Denver's Art Museum: A Mile High and Twice as Big

The new building doubles the Denver Art Museum's space, with room for three traveling exhibitions and the museum's own holdings.
The new building doubles the Denver Art Museum's space, with room for three traveling exhibitions and the museum's own holdings. (© Jeff Goldberg/ Esto / Courtesy Of The Denver Art Museum)
Sunday, September 17, 2006

WHAT: The Denver Art Museum's new Frederic C. Hamilton Building and its additional exhibition space

WHEN: Opening Oct. 7


WHY GO: One of the largest art museums between Chicago and the West Coast is about to get a whole lot bigger. On Oct. 7, the Denver Art Museum will double in size with the opening of the Frederic C. Hamilton Building. The 146,000-square-foot structure will help accommodate the museum's permanent collection and provides three spaces for traveling exhibitions.

The Hamilton Building, named after the Denver businessman who chairs the museum's board of trustees, was designed by famed architect Daniel Libeskind, who drew up the original master plan for the rebuilding of the World Trade Center site.

The $90.5 million building consists of geometric, titanium-clad angles that resemble the peaks of the Rocky Mountains. A 120-foot-high atrium features sloping walls, a skylight and a grand staircase that provide easy access to the building's galleries. An additional two-story atrium houses the modern and contemporary galleries, which include an outdoor sculpture garden providing views of the Denver skyline.

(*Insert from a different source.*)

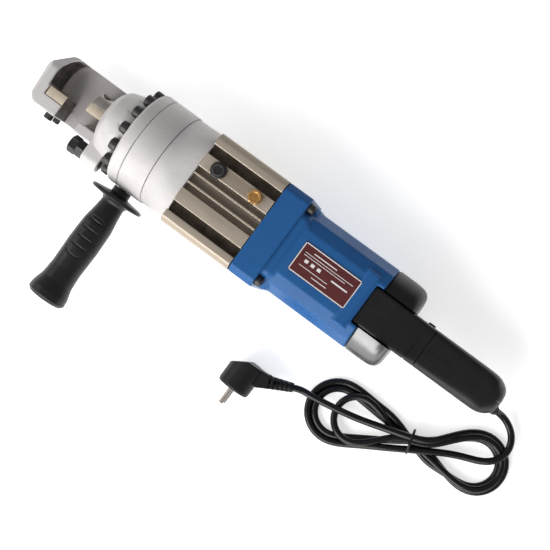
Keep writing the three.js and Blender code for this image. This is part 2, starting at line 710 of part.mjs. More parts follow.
const TRIGGER = { x: [-252, -206], half: 9 };
const LOCK_BUTTON_X = -188;
const shell = cut(
  handleShell(),
  box([TRIGGER.x[0] - 1, TRIGGER.x[1] + 1], [-TRIGGER.half - 0.5, TRIGGER.half + 0.5], [-60, -12]),
  bar('y', [-40, 0], 4.6, [LOCK_BUTTON_X, 0], 14),
  alongGuard(-6, 60, 7.4, 7.4),
);
const front = GRIP_FRONT + GAP / 2;
const back = GRIP_FRONT - GAP / 2;
place('handle_root', shell.intersect(box([front, -100], [-60, 60], [-80, 80])), blackPlastic);
place('grip_left', shell.intersect(box([-300, back], [GAP / 2, 60], [-80, 80])), blackPlastic);
place('grip_right', shell.intersect(box([-300, back], [-60, -GAP / 2], [-80, 80])), blackPlastic);

place('trigger', joined(
  box(TRIGGER.x, [-TRIGGER.half, TRIGGER.half], [-33, -19]),
  pushed('y', outline([
    [TRIGGER.x[0], -30], [TRIGGER.x[0] + 5, -36], [-230, -37.5], [TRIGGER.x[1] - 5, -36],
    [TRIGGER.x[1], -30],
  ]), [-TRIGGER.half, TRIGGER.half]),
), blackPlastic);
place('lock_button', joined(
  bar('y', [-24.4, -13], 4.2, [0, 0], 14),
  bar('y', [-18.6, -13], 5.6, [0, 0], 14),
), blackPlastic, machine, [LOCK_BUTTON_X, 0, 0]);
place('switch_body', box([-250, -208], [-10, 10], [-13, 10]), blackPlastic);

// ================================================================ side handle
const GRIP_AXIS = [SIDE_HANDLE_X, 0];
const STUD = [41, 78];
place('side_handle_stud', bar('y', STUD, 3.9, GRIP_AXIS, 12), plainSteel);
place('side_handle_grip', cut(
  turned('y', [
    [54.4, 0], [54.4, 10.4], [62, 10.4], [64, 30], [67.4, 30.5], [70, 14], [73, 13],
    [84, 14.2], [100, 16.8], [125, 17.5], [155, 16.8], [170, 17.8], [184, 21.4], [191, 22],
    [SIDE_GRIP_END, 18], [SIDE_GRIP_END, 0],
  ], 22, GRIP_AXIS),
  bar('y', [50, 79], 4.4, GRIP_AXIS, 12),
), blackPlastic);

// ================================================================ cord
const cordGroup = new THREE.Group();
machine.add(cordGroup);
place('cord_guard', alongGuard(0, GUARD_LENGTH, 7, 5.2), rubber, cordGroup);

const LYING = FLOOR + CORD_R;          // height of the cord's middle where it lies on the surface
const CROSSING = LYING + 2 * CORD_R;   // and where it lies on another strand
const HANK_HEIGHT = 20;

// Down from the guard and round, still above the strands of the hank that it will cross.
const EXIT_ROUTE = [
  [-291.3, 9, -31.4], [-295.6, 9, -36.4], [-300.6, 9.2, -40.4], [-306.6, 10, -43.4],
  [-313, 12.4, -44.9], [-319.2, 17, -45.2], [-323.8, 23, -44.6], [-326, 29, -43.6],
  [-326.2, 33.5, -43],
];
const PLUG_ROUTE = [
  [-123.7, 112.6, CROSSING], [-119.5, 112.9, CROSSING], [-114.5, 114.2, CROSSING + 0.8],
  [-109.8, 116.1, CROSSING + 1.5],
];
function cordAlong(route, steps) {
  return tube(route.map((point) => new THREE.Vector3(...point)), CORD_R, 8, steps);
}
place('cord_exit_run', cordAlong(EXIT_ROUTE, 12), cordRubber, cordGroup);
place('cord_plug_run', cordAlong(PLUG_ROUTE, 3), cordRubber, cordGroup);

// The folded cord: a figure-of-eight bundle drawn in at its waist.
const HANK = [
  [-240, 73], [-262, 52], [-288, 37], [-312, 34], [-334, 34], [-342, 41], [-346, 54], [-344, 68],
  [-338, 82], [-328, 96], [-314, 104], [-286, 109], [-258, 107], [-238, 104], [-216, 121],
  [-194, 136], [-171, 143.5], [-147, 140.5], [-130, 130], [-124.5, 120], [-124.5, 104],
  [-130, 90], [-144, 77], [-166, 71.5], [-192, 69.5], [-220, 71],
];
place('cord_hank', pushed('z', outline(HANK), [FLOOR, FLOOR + HANK_HEIGHT]), cordRubber, cordGroup);

const PLUG = { x: -57.5, z: FLOOR + 18.5, face: 155 };
const PIN_SPACING = 19;
const PIN_LENGTH = 19;
const RELIEF_START = new THREE.Vector3(-76, 131, PLUG.z);
const RELIEF_END = new THREE.Vector3(-109.2, 116.4, CROSSING + 1.6);

function plugBody() {
  const round = turned('y', [
    [118, 0], [118, 18.4], [152, 18.4], [PLUG.face, 17.4], [PLUG.face, 0],
  ], 28, [PLUG.x, PLUG.z]);
  const plan = pushed('z', outline([
    [-39, 156], [-39, 132.5], [-57.5, 121], [-77, 121], [-77, 156],
  ]), [FLOOR, 0]);
  const shoulder = box([-79, PLUG.x], [122, 139], [PLUG.z - 9, PLUG.z + 9]);
  const direction = RELIEF_END.clone().sub(RELIEF_START);
  const sleeve = new THREE.CylinderGeometry(5, 7.8, direction.length(), 14);
  const relief = solid(sleeve, alongLine(RELIEF_START, direction, direction.length() / 2));
  return joined(round.intersect(plan), shoulder, relief);
}
place('plug_body', plugBody(), rubber, cordGroup);
for (const [level, sign] of [['upper', 1], ['lower', -1]]) {
  const pin = bar('y', [PLUG.face + GAP, PLUG.face + PIN_LENGTH], 2.4, [0, 0], 12);
  place(`plug_pin_${level}`, pin, plainSteel, cordGroup, [PLUG.x, 0, PLUG.z + sign * PIN_SPACING / 2]);
}

export default group;
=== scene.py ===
"""Looks of a portable hydraulic rebar cutter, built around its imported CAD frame.

Shapes are drawn in millimetres in the tool's own frame: X runs forward along the tool's axis to the
cutting head, Y towards the side handle and Z up, with y = 0, z = 0 on the axis. at() and placed()
carry them into the shared frame, in metres.
"""
import json
import math

import bmesh
import bpy
from mathutils import Matrix, Vector


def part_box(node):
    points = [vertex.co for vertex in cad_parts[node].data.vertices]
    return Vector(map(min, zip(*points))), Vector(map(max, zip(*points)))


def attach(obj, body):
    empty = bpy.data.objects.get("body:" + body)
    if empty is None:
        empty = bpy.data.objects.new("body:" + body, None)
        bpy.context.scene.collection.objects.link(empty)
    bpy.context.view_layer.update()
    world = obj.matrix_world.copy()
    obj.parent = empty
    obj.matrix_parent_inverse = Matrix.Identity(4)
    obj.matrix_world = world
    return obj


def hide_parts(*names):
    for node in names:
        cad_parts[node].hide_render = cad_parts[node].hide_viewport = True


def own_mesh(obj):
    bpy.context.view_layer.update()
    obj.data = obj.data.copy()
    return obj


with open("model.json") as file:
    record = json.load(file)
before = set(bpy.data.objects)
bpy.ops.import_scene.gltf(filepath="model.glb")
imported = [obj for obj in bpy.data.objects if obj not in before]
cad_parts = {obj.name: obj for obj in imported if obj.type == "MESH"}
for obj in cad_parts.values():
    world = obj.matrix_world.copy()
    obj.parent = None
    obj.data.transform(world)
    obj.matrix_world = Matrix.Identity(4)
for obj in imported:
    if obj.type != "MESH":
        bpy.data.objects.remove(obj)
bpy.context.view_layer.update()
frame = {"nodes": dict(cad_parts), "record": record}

# ---------------------------------------------------------------- driving dimensions, millimetres
MM = 0.001
CYLINDER_BACK = 98                      # x of the cylinder's rear face, which places the tool's frame
BODY = 54                               # half width of the round and square sections
FLOOR = -BODY                           # z of the surface that the machine lies on

HEAD_BACK, HEAD_FLANGE, DOME_FRONT = 161.4, 176, 213
NOSE_TIP, NOSE_TOP, NOSE_RIGHT, NOSE_LEFT = 297, 22, -30, 35
SPINE_BOTTOM, THROAT_FLOOR = -45, -20
BLADE_FACE, SHEAR_PLANE = 256, 10
RING_BACK, PUMP_BACK, GEAR_BACK = 131, 94, 9
FLANGE_BACK, BARREL_BACK, ROOT_FRONT = -20.5, -130, -122.3
COVER_BACK, GRIP_FRONT, HANDLE_END = -169, -196, -289.5
BOLT_COUNT, BOLT_CIRCLE = 14, 46.5
STOPPER = (46, 0)
FILL_PLUG, BLEED_SCREW = (74, -21), (28, -21)
VALVE_X = 121
CORNER = 44.5
HANDLE_HALF = 22.2
SIDE_HANDLE_X, SIDE_GRIP_END = 155.2, 195
CORD_R = 3.85
NOSE_RIDGE = (-8, NOSE_TOP)             # y, z where the nose's flat top turns down to its right side
NOSE_SLOPE = 0.5                        # how steeply it goes down from there
PISTON_ROD, ROD_BORE = 16, 16.7
SPRING_BORE = 30.2
THROUGH = (-60, 60)                     # a span that passes right through the machine

low, high = (Vector(corner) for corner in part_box("cylinder"))
TOOL = Vector((low.x - CYLINDER_BACK * MM, (low.y + high.y) / 2, (low.z + high.z) / 2))


def at(x, y, z):
    return TOOL + Vector((x, y, z)) * MM


# ---------------------------------------------------------------- camera
CAMERA_PLACE = (-0.21231, -0.07647, 1.46728)
CAMERA_RIGHT = (-0.79734, -0.59195, -0.11768)
CAMERA_UP = (0.59000, -0.80556, 0.05451)


def add_camera():
    right, up = Vector(CAMERA_RIGHT), Vector(CAMERA_UP)
    back = right.cross(up).normalized()
    data = bpy.data.cameras.new("camera")
    data.lens = 90.33
    data.sensor_width = 36
    camera = bpy.data.objects.new("camera", data)
    bpy.context.scene.collection.objects.link(camera)
    turn = Matrix((right, up, back)).transposed().to_4x4()
    camera.matrix_world = Matrix.Translation(Vector(CAMERA_PLACE)) @ turn
    bpy.context.scene.camera = camera


add_camera()


# ---------------------------------------------------------------- materials
def node(tree, kind, inputs=None, **settings):
    made = tree.nodes.new("ShaderNode" + kind)
    for name, value in settings.items():
        setattr(made, name, value)
    for name, value in (inputs or {}).items():
        if isinstance(value, bpy.types.NodeSocket):
            tree.links.new(value, made.inputs[name])
        else:
            made.inputs[name].default_value = value
    return made


def grain(tree, scale, detail=3.0, stretch=(1, 1, 1), warp=0.0):
    """Noise in the piece's own space; scale counts features per metre."""
    place_in = node(tree, "TexCoord").outputs["Object"]
    mapping = node(tree, "Mapping", {"Vector": place_in, "Scale": stretch})
    noise = node(tree, "TexNoise", {
        "Vector": mapping.outputs["Vector"], "Scale": scale, "Detail": detail, "Distortion": warp,
    })
    return noise.outputs["Fac"]


def spread(tree, value, low_in, high_in, low_out, high_out):
    return node(tree, "MapRange", {
        "Value": value, "From Min": low_in, "From Max": high_in, "To Min": low_out, "To Max": high_out,
    }).outputs["Result"]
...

DON'T MISS . . . the Japanese art collection of Kimiko and John Powers, featuring approximately 120 works, in the new Gallagher Family Gallery on the building's first floor. The exhibition -- which includes folding screens, hanging and hand scrolls, sculpture and lacquer ware -- spans seven centuries with works by Zen priests and artists using Western techniques.

"RADAR: Selections From the Logan Collection" is an installation in the Denver Art Museum's new Frederic C. Hamilton Building.
The second-floor Anschutz Gallery houses "Radar: Selections From the Logan Collection," including works from artists Andy Warhol, Cindy Sherman, Franz Ackermann and Katharina Fritsch. Included in the exhibition are two provocative works: Damien Hirst's "Philip (The Twelve Disciples)," which is a skinned bull's head suspended in formaldehyde; and Kiki Smith's "Virgin Mary," a wax statue covered in blue-black, wax-dipped, silk flowers, tassels and feathers.

The Martin & McCormick Gallery, also on the second floor, will exhibit Pueblo ceramics, Navajo and Hopi textiles and other contemporary Native American art .

EXTRAS: The museum's grand opening weekend, cleverly titled Hot DAM (DAM is for Denver Art Museum), starts Oct. 7 at 10 a.m. Admission is free for the 35-hour event, which will include live entertainment, tours and family programming. Timed tickets will be available on site only beginning Oct. 7 at 9 a.m.

Denver hosts an international wine festival on Nov. 2 and 4 at the Mile High Station (2027 W. Lower Colfax Ave., 303-664-5700). The first event will be a food and wine pairing competition; the second will feature entries from 16 countries and 70 wineries with about 300 different bottles of wine being offered. Tickets range from $75 to $120.

EATS: Palette's, the museum restaurant, received its own $1 million touch-up and is also reopening Oct. 7. The eatery will offer several $9 appetizers, including crispy fried calamari and smoked sweet corn soup with guacamole and barbecued shrimp. Main dishes will range from a $9 "BLAT" (a bacon, lettuce, avocado and tomato sandwich) to a $14 pork schnitzel.

Zengo (1610 Little Raven St., 720-904-0965), in the city's trendy Riverfront Park neighborhood, features Asian-Latin fusion. Zengo is Japanese for "give and take" -- which means lots of sharing with your dinner compadres over such dishes as won-ton tacos, steamed gyoza dumplings and Thai shrimp lettuce wrap. Small plates are about $10 each; you'll pay about double that for full-size entrees.

It has only six tables (talk about intimate), but there's a lot of buzz about the year-old French restaurant Z Cuisine (2239 W. 30th Ave., 303-477-1111). Critics are raving over classic French dishes like the Cassoulet Maison ($21).

SLEEPS: The century-old Oxford Hotel (1600 17th St., 303-628-5400, http://www.theoxfordhotel.com/ ) has 80 guest rooms packed with European antiques; rooms start at $159 per night double. On the other side of the spectrum is the modern Jet Hotel (1612 Wazee St., 303-572-3300, http://www.thejethotel.com/ ), with 19 rooms, each one hipper than the next. And how's this for cool: Jet's Web site describes the hotel bar as "an urban nightclub meets '30s-era speakeasy in a postmodern setting." Rooms start at about $169.